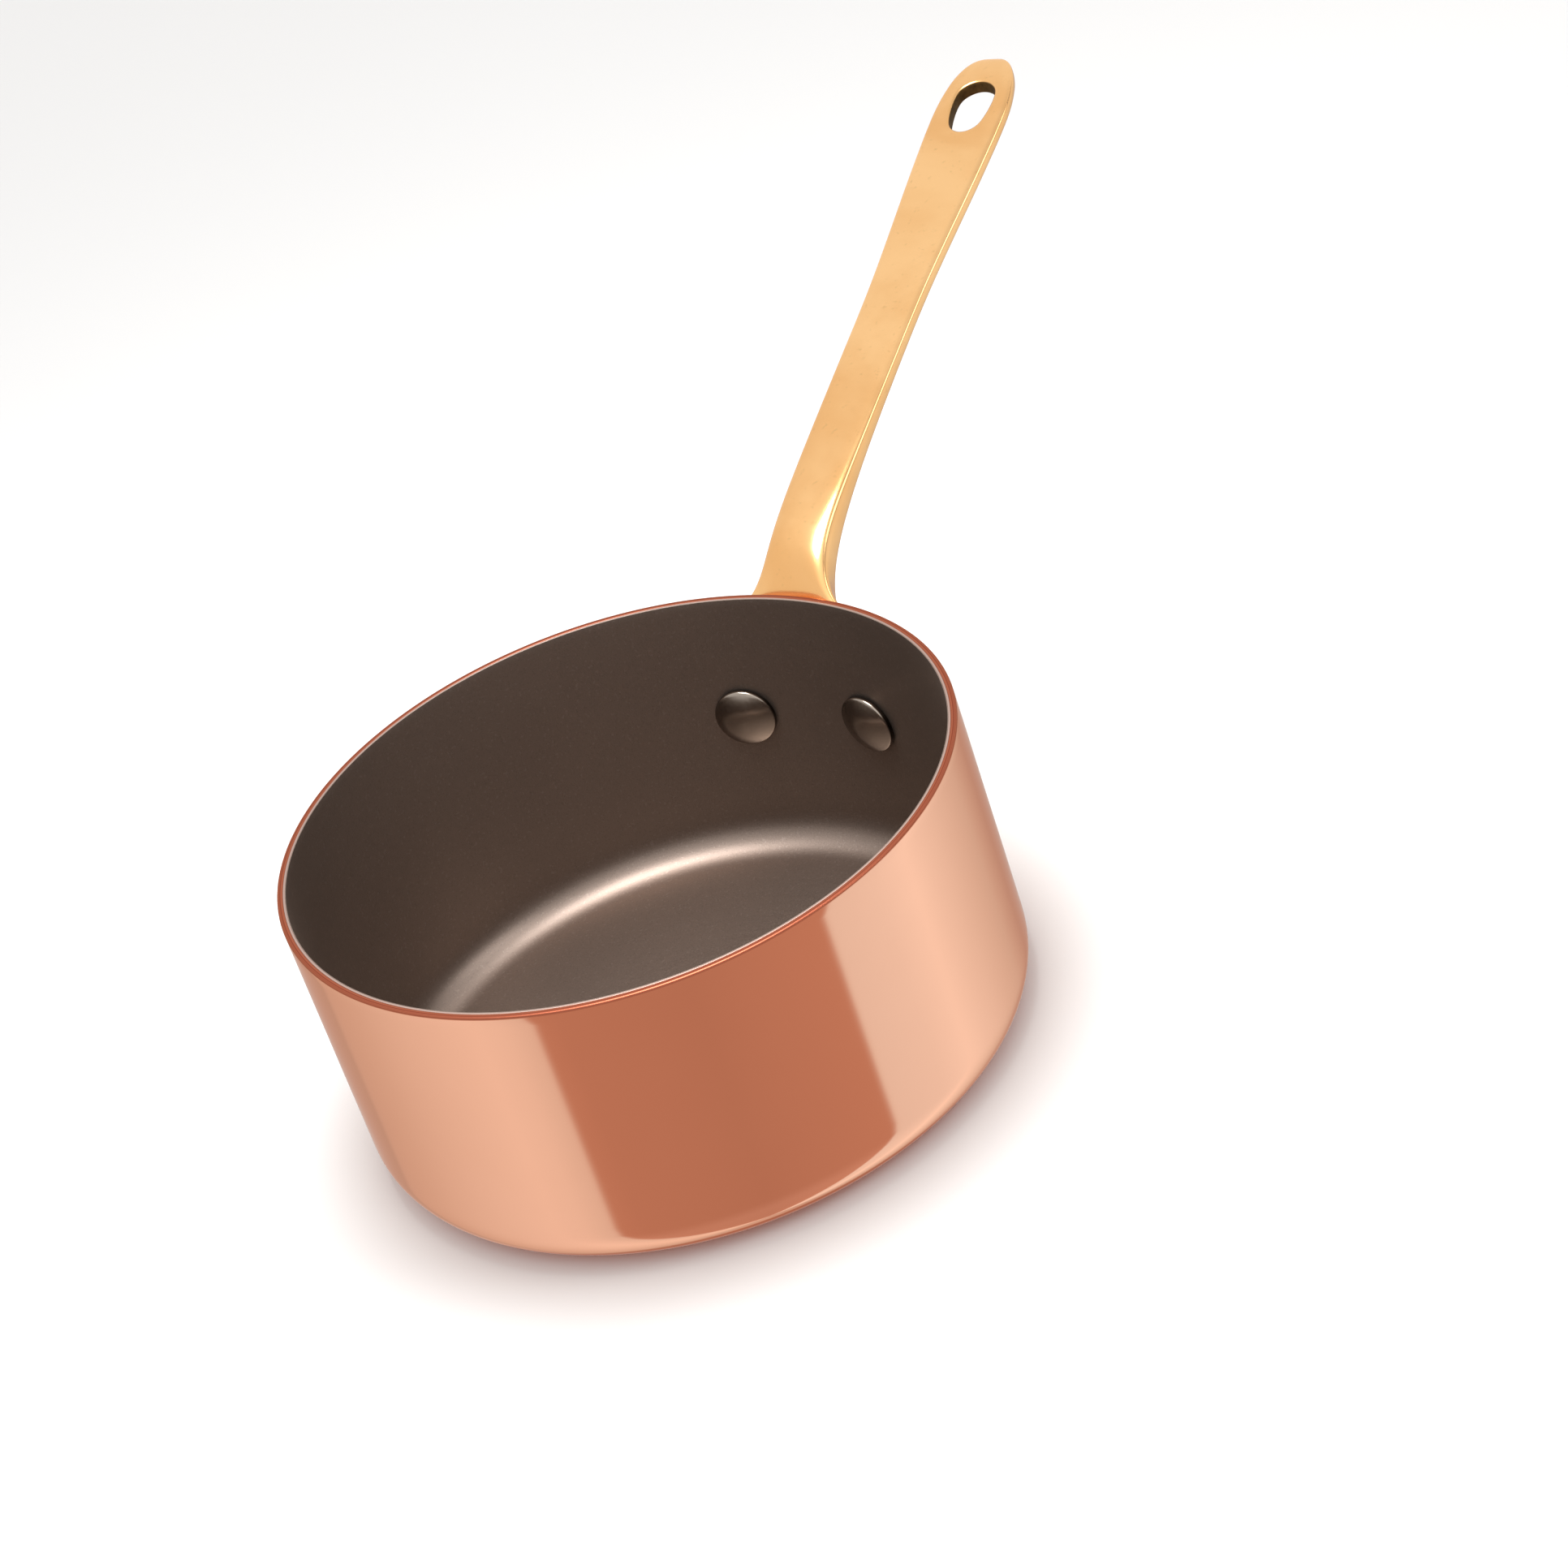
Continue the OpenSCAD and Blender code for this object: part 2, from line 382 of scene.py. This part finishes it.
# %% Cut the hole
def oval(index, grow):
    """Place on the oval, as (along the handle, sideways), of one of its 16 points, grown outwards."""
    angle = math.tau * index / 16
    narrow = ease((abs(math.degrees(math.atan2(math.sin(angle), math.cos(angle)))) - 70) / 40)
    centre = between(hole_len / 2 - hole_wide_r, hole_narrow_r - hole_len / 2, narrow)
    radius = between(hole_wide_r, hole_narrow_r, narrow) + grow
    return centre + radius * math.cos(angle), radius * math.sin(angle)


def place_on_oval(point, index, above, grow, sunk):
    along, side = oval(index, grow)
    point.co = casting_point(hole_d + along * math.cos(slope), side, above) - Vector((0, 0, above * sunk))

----

_Stated task_: Every line of the data above should be copied exactly.

_Reply_:
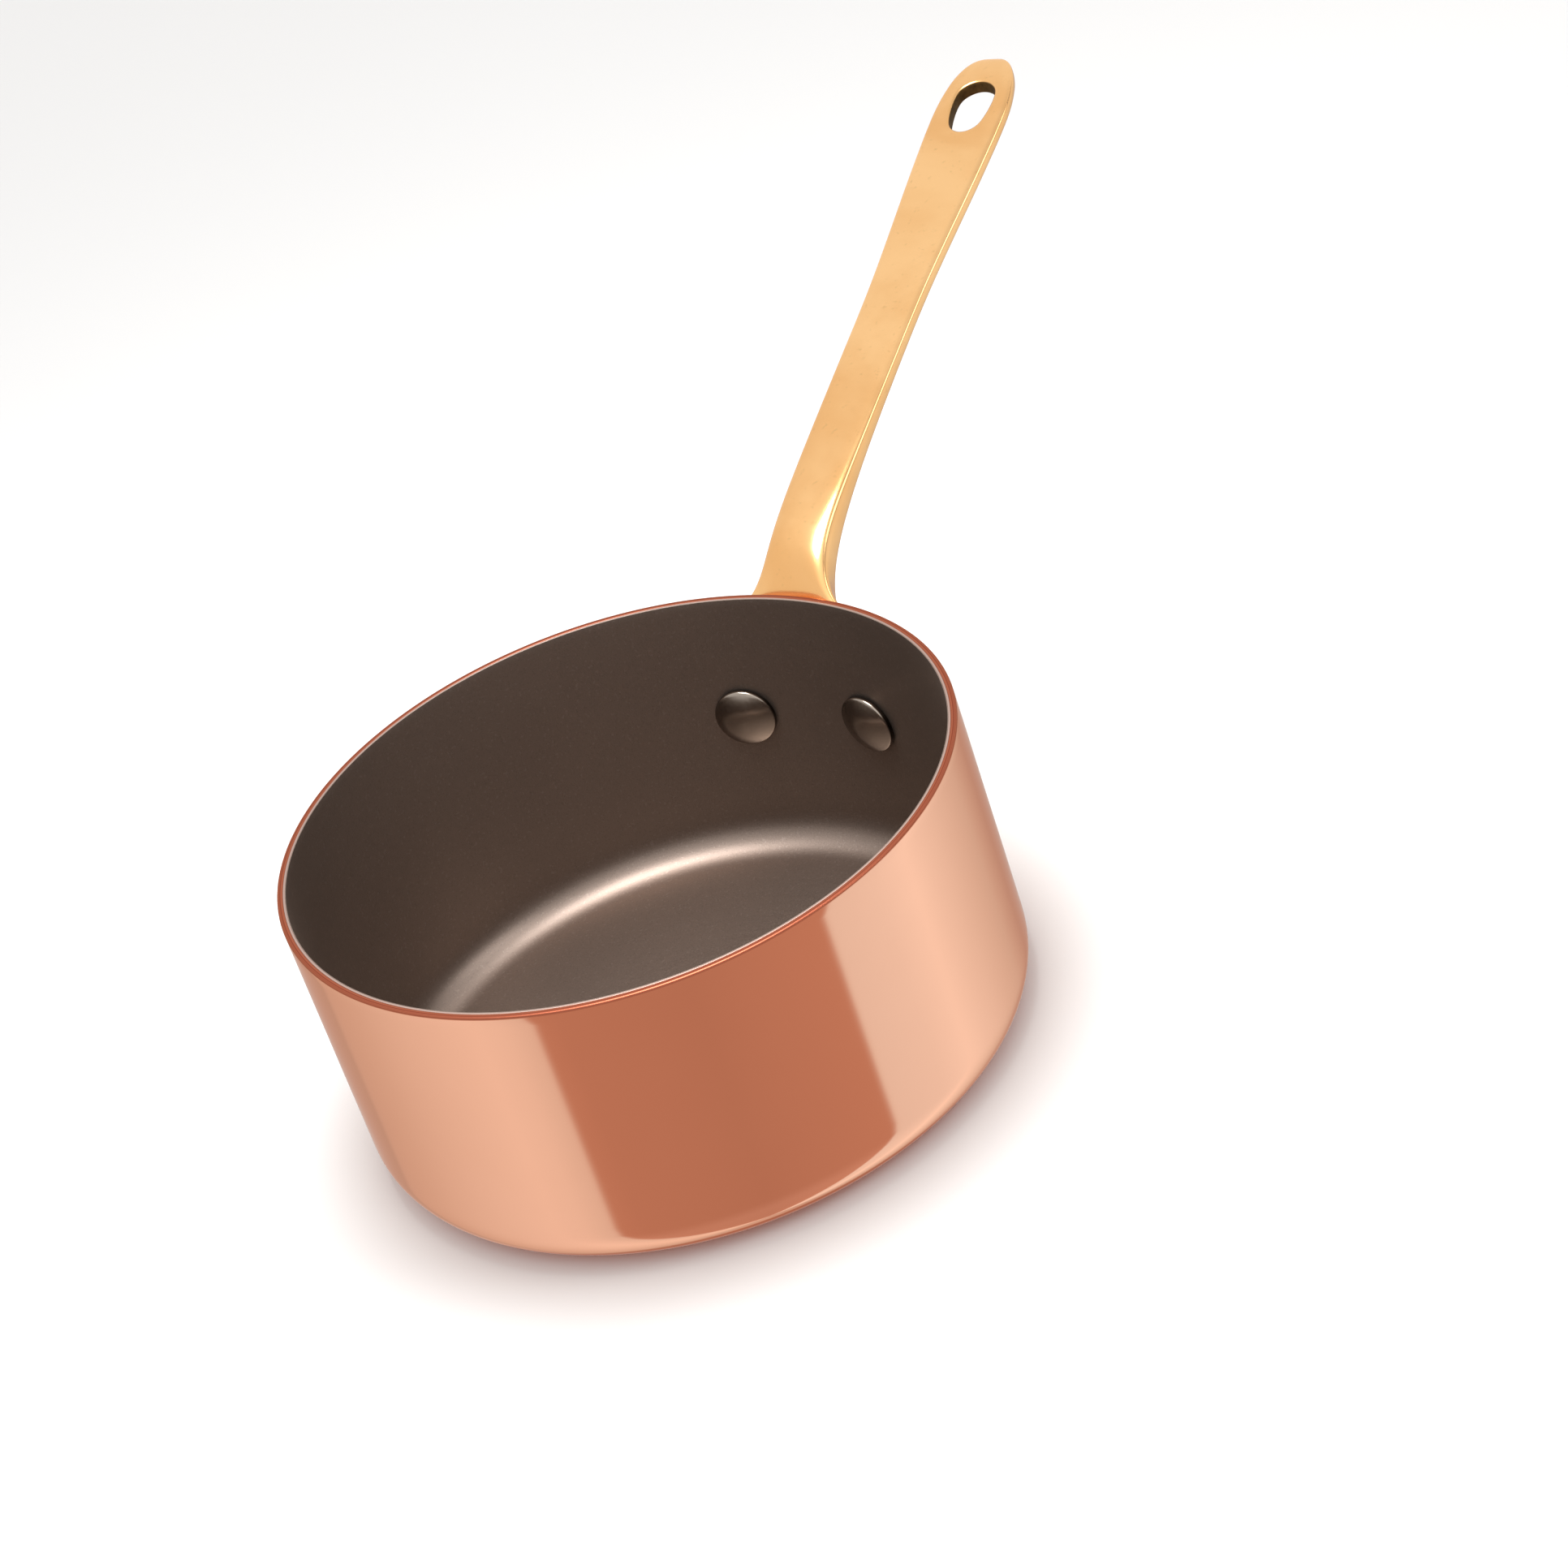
Continue the OpenSCAD and Blender code for this object: part 2, from line 382 of scene.py. This part finishes it.
# %% Cut the hole
def oval(index, grow):
    """Place on the oval, as (along the handle, sideways), of one of its 16 points, grown outwards."""
    angle = math.tau * index / 16
    narrow = ease((abs(math.degrees(math.atan2(math.sin(angle), math.cos(angle)))) - 70) / 40)
    centre = between(hole_len / 2 - hole_wide_r, hole_narrow_r - hole_len / 2, narrow)
    radius = between(hole_wide_r, hole_narrow_r, narrow) + grow
    return centre + radius * math.cos(angle), radius * math.sin(angle)


def place_on_oval(point, index, above, grow, sunk):
    along, side = oval(index, grow)
    point.co = casting_point(hole_d + along * math.cos(slope), side, above) - Vector((0, 0, above * sunk))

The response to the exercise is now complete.